Finale: When a system can’t provide a single answer, it ought to provide multiple answers. We need humans to give systems clear values. AI things are not moral, ethical things. That’s us.
Vikash: We’ve made great strides in systems that can deal with what may or may not be true, but not in terms of preference.
Nathan: An audience member wants to know what we have to do to prevent AI from repeating human bias.
Nadya: We need to include the people affected in the conversations about these systems. There are assumptions about the independence of values that just aren’t true.
Nathan: How can people not close to these systems be heard?
JP: Ethan Zuckerman, can you respond?
Ethan: One of my colleagues, Joy Buolamwini, is working on what she calls the Algorithmic Justice League, looking at computer vision algorithms that don’t work on people of color.

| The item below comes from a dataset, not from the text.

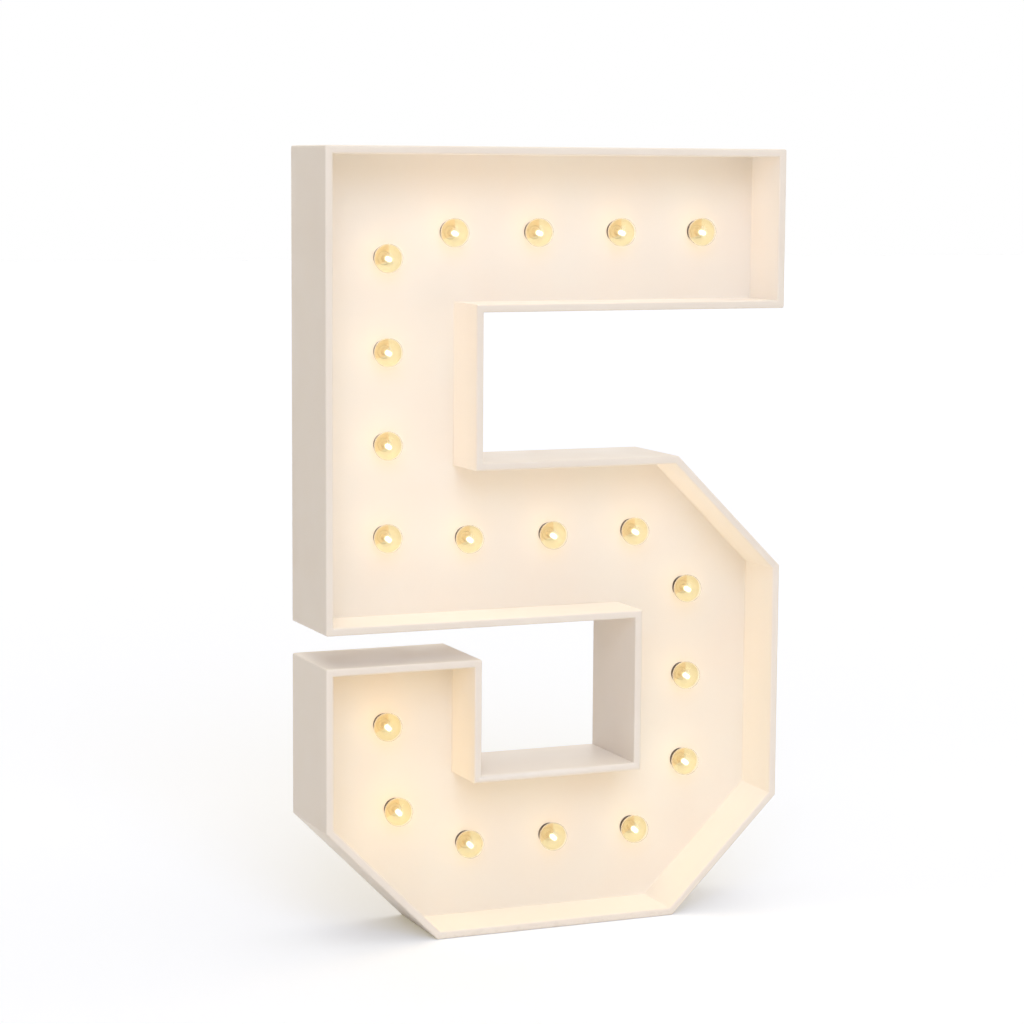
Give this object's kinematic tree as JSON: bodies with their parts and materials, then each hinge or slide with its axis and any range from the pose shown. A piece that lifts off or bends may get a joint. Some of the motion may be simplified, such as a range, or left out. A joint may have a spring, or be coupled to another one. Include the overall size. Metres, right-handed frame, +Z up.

In part this is because the tests use to train cv systems are 70% white male faces. So she’s generating new sets of facial data that we can retest on. Overall, it’d be good to use test data that represents the real world, and to make sure a representation of humanity is working on these systems. So here’s my question: We find co-design works well: bringing in the affected populations to talk with the system designers?
[Damn, I missed Yochai Benkler‘s comment.]
Finale: We should also enable people to interrogate AI when the results seem questionable or unfair. We need to be thinking about the proccesses for resolving such questions.
Nadya: It’s never “people” in general who are affected. It’s always particular people with agendas, from places and institutions, etc.